> _DESCRIPTION OF THE TASK_:
Please give the data below again in full, exactly as it stands.

========

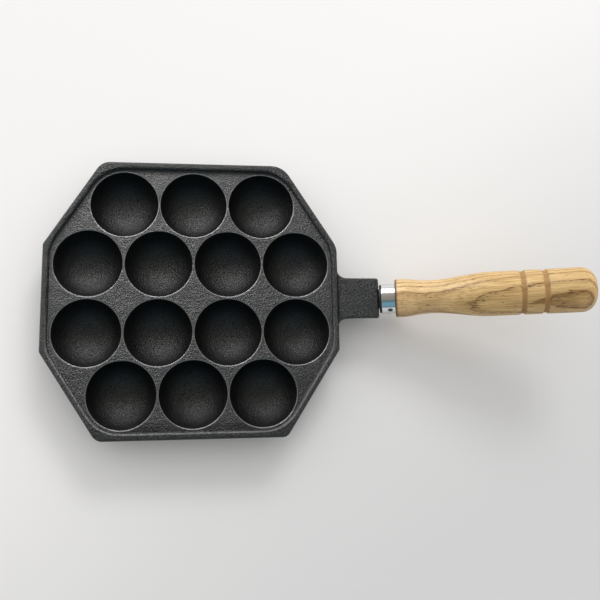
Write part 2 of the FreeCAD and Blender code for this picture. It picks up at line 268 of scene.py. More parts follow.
# ---------------------------------------------------------------- cast iron
# The casting's grain, from coarse to fine: scales per millimetre, and depths.
SWELL_SCALE, SWELL_DEPTH = 0.09, 0.9
LEATHER_SCALE, LEATHER_DEPTH = 0.85, 0.22
PEBBLE_SCALE, PEBBLE_DEPTH = 1.7, 0.42
SAND_SCALE, SAND_DEPTH = 3.2, 0.08
GRAIN_OFF_DECK = 1.8                # grain depths on the rim and neck, where the deck's are 1
GRAIN_IN_CUPS = 0.9
GRAIN_ON_LIPS = 0.25
LIP_OFFSET = 0.12                   # from the mouth's edge, inward and down, to the middle of the lip
RIM_FROM, RIM_TO = 0.4, 1.4         # heights over the deck between which the rim's finish sets in
NECK_BLEND = 0.5                    # how far each side of the plate's end the neck's finish sets in

DUST_SCALE = 0.05
COAT_CLEAN = 0.010
COAT_DUSTY = (0.0135, 0.0142, 0.0155)
# Painted shade: a darker coat in the grain's creases.
COAT_CREASE_SHADE = 0.004
COAT_OFF_DECK = (0.005, 0.0055, 0.007)
COAT_IN_CUPS = (0.0080, 0.0083, 0.0088)
COAT_IOR = 2.0
COAT_ROUGH = (0.37, 0.43)
ROUGHER_IN_CUPS = 0.1
SMOOTHER_WHERE_WORN = 0.1
# Soot and painted shade: a near-black that also dulls the coat's reflection where it lies.
SOOT_AND_SHADE = 0.002
# Bare metal, on worn lips and grain peaks, and as the painted highlight on the near side's inner rim edge.
BARE_IRON_AND_HIGHLIGHT = 0.30

HIGHLIGHT_TO_Y = -50.0                      # the painted highlight on the rim's inner edge grows from the middle to here
SHADED_EDGE_Y = (-79.0, -85.0)        # where painted shade sets in along the near edge
# Painted shade also grows towards the near right corner, between CORNER_FROM and CORNER_TO of this
# measure.
CORNER_SLANT = 0.8                  # of x, less y, measures how near a point is to the near right corner
CORNER_FROM, CORNER_TO = 75.0, 140.0


def from_cup_centre(tree, x, y, row_y, fold_at):
    """Distance in plan from the nearest cup of the two rows at row_y, which end at fold_at + PITCH / 2."""
    folded = maths(tree, "ABSOLUTE", maths(tree, "SUBTRACT", maths(tree, "ABSOLUTE", x), fold_at))
    across = maths(tree, "SUBTRACT", folded, PITCH / 2)
    along = maths(tree, "SUBTRACT", maths(tree, "ABSOLUTE", y), row_y)
    return length_of(tree, across, along)


def pan_zones(tree, place):
    """Places from the middle of the deck, and masks of the cups, their lips, and the rim and neck."""
    axes = put(tree, "SeparateXYZ", {0: place})
    x = maths(tree, "SUBTRACT", axes.outputs[0], PLATE_X)
    y = axes.outputs[1]
    z = maths(tree, "SUBTRACT", axes.outputs[2], DECK_HEIGHT)
    nearest = maths(tree, "MINIMUM", from_cup_centre(tree, x, y, MIDDLE_ROW_Y, PITCH),
                    from_cup_centre(tree, x, y, OUTER_ROW_Y, PITCH / 2))
    in_mouth = smooth(tree, nearest, CUP_MOUTH_R, CUP_MOUTH_R - CUP_LIP)
    below_deck = smooth(tree, z, 0.1, -CUP_LIP)
    lip_in_plan = hump(tree, nearest, CUP_MOUTH_R - LIP_OFFSET, reach=0.5, flat=0.2)
    lip_in_height = hump(tree, z, -LIP_OFFSET, reach=0.45, flat=0.25)
    on_neck = smooth(tree, x, PLATE_HALF_LENGTH - NECK_BLEND, PLATE_HALF_LENGTH + NECK_BLEND)
    on_rim = smooth(tree, z, RIM_FROM, RIM_TO)
    return SimpleNamespace(x=x, y=y, z=z, nearest=nearest,
                           in_cup=times(tree, in_mouth, below_deck),
                           lip=times(tree, lip_in_plan, lip_in_height),
                           off_deck=most(tree, on_neck, on_rim))


def iron_relief(tree, place, zone, pebbles, sand):
    """The casting's grain, deeper off the deck and worn down on the cups' lips."""
    wandered = put(tree, "VectorMath", {0: place, 1: noise_vector(tree, place, 0.5, 0.7)},
                   operation="ADD").outputs[0]
    cells = put(tree, "TexVoronoi", {"Vector": wandered, "Scale": LEATHER_SCALE, "Smoothness": 0.4,
                                     "Randomness": 1.0}, feature="SMOOTH_F1").outputs["Distance"]
    leather = smooth(tree, cells, 0.75, 0.1)
    swell = noise(tree, place, SWELL_SCALE)
    depth = maths(tree, "SUBTRACT", 1.0, times(tree, zone.in_cup, 1.0 - GRAIN_IN_CUPS))
    depth = times(tree, depth, smooth(tree, zone.off_deck, 0.0, 1.0, 1.0, GRAIN_OFF_DECK))
    depth = times(tree, depth, smooth(tree, zone.lip, 0.0, 1.0, 1.0, GRAIN_ON_LIPS))
    relief = bump(tree, swell, SWELL_DEPTH)
    relief = bump(tree, times(tree, leather, depth), LEATHER_DEPTH, under=relief)
    relief = bump(tree, times(tree, pebbles, depth), PEBBLE_DEPTH, under=relief)
    return bump(tree, sand, SAND_DEPTH, under=relief)


def iron_wear_and_highlight(tree, zone, pebbles, sand):
    """Bare metal on the cups' lips and on grain peaks off the deck, and a painted highlight: bright bare
    metal on the rim's inner edge on the near side.
    """
    lips = times(tree, zone.lip, smooth(tree, sand, 0.3, 0.6, 0.7, 1.0))
    facing = put(tree, "NewGeometry").outputs["Normal"]
    from_middle = put(tree, "VectorMath", {0: joined(tree, zone.x, zone.y)},
                      operation="NORMALIZE").outputs[0]
    outward = dot(tree, facing, from_middle)
    # Painted highlight: the rim's inner edge on the near side, where the window's reflection falls, turns
    # bright bare metal.
    inner_edge = times(tree, smooth(tree, outward, -0.25, -0.6), smooth(tree, zone.z, 1.3, 2.0))
    inner_edge = times(tree, inner_edge, smooth(tree, zone.y, 0.0, HIGHLIGHT_TO_Y))
    painted_highlight = times(tree, inner_edge, smooth(tree, sand, 0.3, 0.6, 0.45, 0.75))
    peaks = times(tree, smooth(tree, pebbles, 0.56, 0.7), times(tree, zone.off_deck, 0.25))
    return most(tree, lips, painted_highlight, peaks)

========

> _COMPLETE ANSWER_:
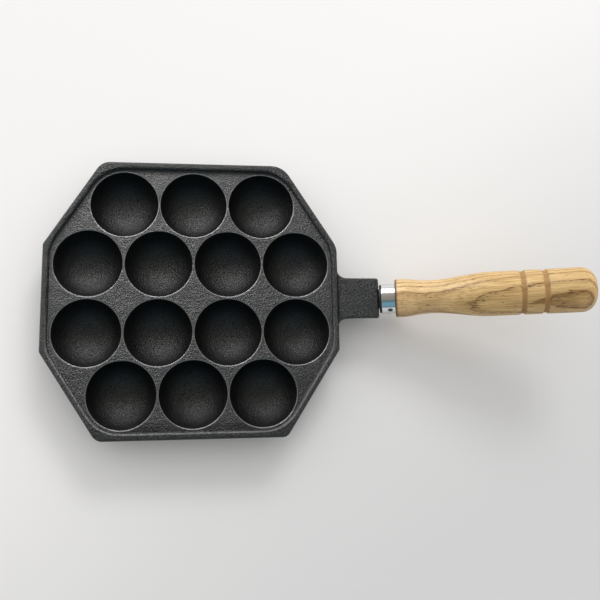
Write part 2 of the FreeCAD and Blender code for this picture. It picks up at line 268 of scene.py. More parts follow.
# ---------------------------------------------------------------- cast iron
# The casting's grain, from coarse to fine: scales per millimetre, and depths.
SWELL_SCALE, SWELL_DEPTH = 0.09, 0.9
LEATHER_SCALE, LEATHER_DEPTH = 0.85, 0.22
PEBBLE_SCALE, PEBBLE_DEPTH = 1.7, 0.42
SAND_SCALE, SAND_DEPTH = 3.2, 0.08
GRAIN_OFF_DECK = 1.8                # grain depths on the rim and neck, where the deck's are 1
GRAIN_IN_CUPS = 0.9
GRAIN_ON_LIPS = 0.25
LIP_OFFSET = 0.12                   # from the mouth's edge, inward and down, to the middle of the lip
RIM_FROM, RIM_TO = 0.4, 1.4         # heights over the deck between which the rim's finish sets in
NECK_BLEND = 0.5                    # how far each side of the plate's end the neck's finish sets in

DUST_SCALE = 0.05
COAT_CLEAN = 0.010
COAT_DUSTY = (0.0135, 0.0142, 0.0155)
# Painted shade: a darker coat in the grain's creases.
COAT_CREASE_SHADE = 0.004
COAT_OFF_DECK = (0.005, 0.0055, 0.007)
COAT_IN_CUPS = (0.0080, 0.0083, 0.0088)
COAT_IOR = 2.0
COAT_ROUGH = (0.37, 0.43)
ROUGHER_IN_CUPS = 0.1
SMOOTHER_WHERE_WORN = 0.1
# Soot and painted shade: a near-black that also dulls the coat's reflection where it lies.
SOOT_AND_SHADE = 0.002
# Bare metal, on worn lips and grain peaks, and as the painted highlight on the near side's inner rim edge.
BARE_IRON_AND_HIGHLIGHT = 0.30

HIGHLIGHT_TO_Y = -50.0                      # the painted highlight on the rim's inner edge grows from the middle to here
SHADED_EDGE_Y = (-79.0, -85.0)        # where painted shade sets in along the near edge
# Painted shade also grows towards the near right corner, between CORNER_FROM and CORNER_TO of this
# measure.
CORNER_SLANT = 0.8                  # of x, less y, measures how near a point is to the near right corner
CORNER_FROM, CORNER_TO = 75.0, 140.0


def from_cup_centre(tree, x, y, row_y, fold_at):
    """Distance in plan from the nearest cup of the two rows at row_y, which end at fold_at + PITCH / 2."""
    folded = maths(tree, "ABSOLUTE", maths(tree, "SUBTRACT", maths(tree, "ABSOLUTE", x), fold_at))
    across = maths(tree, "SUBTRACT", folded, PITCH / 2)
    along = maths(tree, "SUBTRACT", maths(tree, "ABSOLUTE", y), row_y)
    return length_of(tree, across, along)


def pan_zones(tree, place):
    """Places from the middle of the deck, and masks of the cups, their lips, and the rim and neck."""
    axes = put(tree, "SeparateXYZ", {0: place})
    x = maths(tree, "SUBTRACT", axes.outputs[0], PLATE_X)
    y = axes.outputs[1]
    z = maths(tree, "SUBTRACT", axes.outputs[2], DECK_HEIGHT)
    nearest = maths(tree, "MINIMUM", from_cup_centre(tree, x, y, MIDDLE_ROW_Y, PITCH),
                    from_cup_centre(tree, x, y, OUTER_ROW_Y, PITCH / 2))
    in_mouth = smooth(tree, nearest, CUP_MOUTH_R, CUP_MOUTH_R - CUP_LIP)
    below_deck = smooth(tree, z, 0.1, -CUP_LIP)
    lip_in_plan = hump(tree, nearest, CUP_MOUTH_R - LIP_OFFSET, reach=0.5, flat=0.2)
    lip_in_height = hump(tree, z, -LIP_OFFSET, reach=0.45, flat=0.25)
    on_neck = smooth(tree, x, PLATE_HALF_LENGTH - NECK_BLEND, PLATE_HALF_LENGTH + NECK_BLEND)
    on_rim = smooth(tree, z, RIM_FROM, RIM_TO)
    return SimpleNamespace(x=x, y=y, z=z, nearest=nearest,
                           in_cup=times(tree, in_mouth, below_deck),
                           lip=times(tree, lip_in_plan, lip_in_height),
                           off_deck=most(tree, on_neck, on_rim))


def iron_relief(tree, place, zone, pebbles, sand):
    """The casting's grain, deeper off the deck and worn down on the cups' lips."""
    wandered = put(tree, "VectorMath", {0: place, 1: noise_vector(tree, place, 0.5, 0.7)},
                   operation="ADD").outputs[0]
    cells = put(tree, "TexVoronoi", {"Vector": wandered, "Scale": LEATHER_SCALE, "Smoothness": 0.4,
                                     "Randomness": 1.0}, feature="SMOOTH_F1").outputs["Distance"]
    leather = smooth(tree, cells, 0.75, 0.1)
    swell = noise(tree, place, SWELL_SCALE)
    depth = maths(tree, "SUBTRACT", 1.0, times(tree, zone.in_cup, 1.0 - GRAIN_IN_CUPS))
    depth = times(tree, depth, smooth(tree, zone.off_deck, 0.0, 1.0, 1.0, GRAIN_OFF_DECK))
    depth = times(tree, depth, smooth(tree, zone.lip, 0.0, 1.0, 1.0, GRAIN_ON_LIPS))
    relief = bump(tree, swell, SWELL_DEPTH)
    relief = bump(tree, times(tree, leather, depth), LEATHER_DEPTH, under=relief)
    relief = bump(tree, times(tree, pebbles, depth), PEBBLE_DEPTH, under=relief)
    return bump(tree, sand, SAND_DEPTH, under=relief)


def iron_wear_and_highlight(tree, zone, pebbles, sand):
    """Bare metal on the cups' lips and on grain peaks off the deck, and a painted highlight: bright bare
    metal on the rim's inner edge on the near side.
    """
    lips = times(tree, zone.lip, smooth(tree, sand, 0.3, 0.6, 0.7, 1.0))
    facing = put(tree, "NewGeometry").outputs["Normal"]
    from_middle = put(tree, "VectorMath", {0: joined(tree, zone.x, zone.y)},
                      operation="NORMALIZE").outputs[0]
    outward = dot(tree, facing, from_middle)
    # Painted highlight: the rim's inner edge on the near side, where the window's reflection falls, turns
    # bright bare metal.
    inner_edge = times(tree, smooth(tree, outward, -0.25, -0.6), smooth(tree, zone.z, 1.3, 2.0))
    inner_edge = times(tree, inner_edge, smooth(tree, zone.y, 0.0, HIGHLIGHT_TO_Y))
    painted_highlight = times(tree, inner_edge, smooth(tree, sand, 0.3, 0.6, 0.45, 0.75))
    peaks = times(tree, smooth(tree, pebbles, 0.56, 0.7), times(tree, zone.off_deck, 0.25))
    return most(tree, lips, painted_highlight, peaks)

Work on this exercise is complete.